> [GIVEN DATA]
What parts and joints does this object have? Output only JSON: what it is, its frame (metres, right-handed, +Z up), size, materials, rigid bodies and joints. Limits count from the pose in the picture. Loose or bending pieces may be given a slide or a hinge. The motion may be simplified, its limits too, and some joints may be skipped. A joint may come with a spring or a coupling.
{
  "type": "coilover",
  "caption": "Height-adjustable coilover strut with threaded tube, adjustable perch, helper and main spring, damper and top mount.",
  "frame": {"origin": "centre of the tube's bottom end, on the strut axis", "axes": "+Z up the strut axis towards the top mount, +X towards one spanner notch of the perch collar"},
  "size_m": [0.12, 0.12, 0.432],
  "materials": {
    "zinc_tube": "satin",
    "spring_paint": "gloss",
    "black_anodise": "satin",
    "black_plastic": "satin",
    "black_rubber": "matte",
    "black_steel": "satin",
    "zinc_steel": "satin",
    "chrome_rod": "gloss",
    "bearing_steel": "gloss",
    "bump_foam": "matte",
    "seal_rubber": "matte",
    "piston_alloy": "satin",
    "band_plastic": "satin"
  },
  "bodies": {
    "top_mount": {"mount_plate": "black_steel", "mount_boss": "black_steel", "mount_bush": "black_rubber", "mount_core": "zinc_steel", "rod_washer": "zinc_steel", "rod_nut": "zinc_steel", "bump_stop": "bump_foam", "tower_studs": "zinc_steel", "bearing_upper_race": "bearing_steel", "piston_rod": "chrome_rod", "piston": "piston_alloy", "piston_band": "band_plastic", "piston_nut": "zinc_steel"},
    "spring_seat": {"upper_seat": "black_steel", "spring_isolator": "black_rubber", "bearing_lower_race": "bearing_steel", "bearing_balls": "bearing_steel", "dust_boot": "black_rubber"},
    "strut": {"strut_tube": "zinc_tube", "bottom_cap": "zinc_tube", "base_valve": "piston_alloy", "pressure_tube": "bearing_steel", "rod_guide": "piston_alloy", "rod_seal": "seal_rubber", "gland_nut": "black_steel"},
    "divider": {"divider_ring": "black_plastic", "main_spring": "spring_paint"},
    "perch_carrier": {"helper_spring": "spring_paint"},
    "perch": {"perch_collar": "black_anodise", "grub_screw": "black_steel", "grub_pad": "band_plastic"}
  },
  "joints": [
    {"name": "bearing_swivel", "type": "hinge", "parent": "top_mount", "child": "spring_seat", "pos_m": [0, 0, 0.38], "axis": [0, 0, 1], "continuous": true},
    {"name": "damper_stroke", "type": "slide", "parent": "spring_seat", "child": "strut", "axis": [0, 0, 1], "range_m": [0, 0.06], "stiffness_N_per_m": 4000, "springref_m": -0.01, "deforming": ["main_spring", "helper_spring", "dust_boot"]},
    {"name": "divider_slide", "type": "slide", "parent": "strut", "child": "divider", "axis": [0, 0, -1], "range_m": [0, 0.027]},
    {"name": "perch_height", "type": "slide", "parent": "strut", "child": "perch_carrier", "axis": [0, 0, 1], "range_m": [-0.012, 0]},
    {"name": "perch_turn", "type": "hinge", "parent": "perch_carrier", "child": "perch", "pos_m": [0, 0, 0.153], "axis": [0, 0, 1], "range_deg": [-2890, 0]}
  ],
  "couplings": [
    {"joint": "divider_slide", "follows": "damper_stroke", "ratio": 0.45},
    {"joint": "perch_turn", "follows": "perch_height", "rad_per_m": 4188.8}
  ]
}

> [AIM OF THE TASK] Without changing a word, restate the whole listing.

> [EXERCISE RESULT]
What parts and joints does this object have? Output only JSON: what it is, its frame (metres, right-handed, +Z up), size, materials, rigid bodies and joints. Limits count from the pose in the picture. Loose or bending pieces may be given a slide or a hinge. The motion may be simplified, its limits too, and some joints may be skipped. A joint may come with a spring or a coupling.
{
  "type": "coilover",
  "caption": "Height-adjustable coilover strut with threaded tube, adjustable perch, helper and main spring, damper and top mount.",
  "frame": {"origin": "centre of the tube's bottom end, on the strut axis", "axes": "+Z up the strut axis towards the top mount, +X towards one spanner notch of the perch collar"},
  "size_m": [0.12, 0.12, 0.432],
  "materials": {
    "zinc_tube": "satin",
    "spring_paint": "gloss",
    "black_anodise": "satin",
    "black_plastic": "satin",
    "black_rubber": "matte",
    "black_steel": "satin",
    "zinc_steel": "satin",
    "chrome_rod": "gloss",
    "bearing_steel": "gloss",
    "bump_foam": "matte",
    "seal_rubber": "matte",
    "piston_alloy": "satin",
    "band_plastic": "satin"
  },
  "bodies": {
    "top_mount": {"mount_plate": "black_steel", "mount_boss": "black_steel", "mount_bush": "black_rubber", "mount_core": "zinc_steel", "rod_washer": "zinc_steel", "rod_nut": "zinc_steel", "bump_stop": "bump_foam", "tower_studs": "zinc_steel", "bearing_upper_race": "bearing_steel", "piston_rod": "chrome_rod", "piston": "piston_alloy", "piston_band": "band_plastic", "piston_nut": "zinc_steel"},
    "spring_seat": {"upper_seat": "black_steel", "spring_isolator": "black_rubber", "bearing_lower_race": "bearing_steel", "bearing_balls": "bearing_steel", "dust_boot": "black_rubber"},
    "strut": {"strut_tube": "zinc_tube", "bottom_cap": "zinc_tube", "base_valve": "piston_alloy", "pressure_tube": "bearing_steel", "rod_guide": "piston_alloy", "rod_seal": "seal_rubber", "gland_nut": "black_steel"},
    "divider": {"divider_ring": "black_plastic", "main_spring": "spring_paint"},
    "perch_carrier": {"helper_spring": "spring_paint"},
    "perch": {"perch_collar": "black_anodise", "grub_screw": "black_steel", "grub_pad": "band_plastic"}
  },
  "joints": [
    {"name": "bearing_swivel", "type": "hinge", "parent": "top_mount", "child": "spring_seat", "pos_m": [0, 0, 0.38], "axis": [0, 0, 1], "continuous": true},
    {"name": "damper_stroke", "type": "slide", "parent": "spring_seat", "child": "strut", "axis": [0, 0, 1], "range_m": [0, 0.06], "stiffness_N_per_m": 4000, "springref_m": -0.01, "deforming": ["main_spring", "helper_spring", "dust_boot"]},
    {"name": "divider_slide", "type": "slide", "parent": "strut", "child": "divider", "axis": [0, 0, -1], "range_m": [0, 0.027]},
    {"name": "perch_height", "type": "slide", "parent": "strut", "child": "perch_carrier", "axis": [0, 0, 1], "range_m": [-0.012, 0]},
    {"name": "perch_turn", "type": "hinge", "parent": "perch_carrier", "child": "perch", "pos_m": [0, 0, 0.153], "axis": [0, 0, 1], "range_deg": [-2890, 0]}
  ],
  "couplings": [
    {"joint": "divider_slide", "follows": "damper_stroke", "ratio": 0.45},
    {"joint": "perch_turn", "follows": "perch_height", "rad_per_m": 4188.8}
  ]
}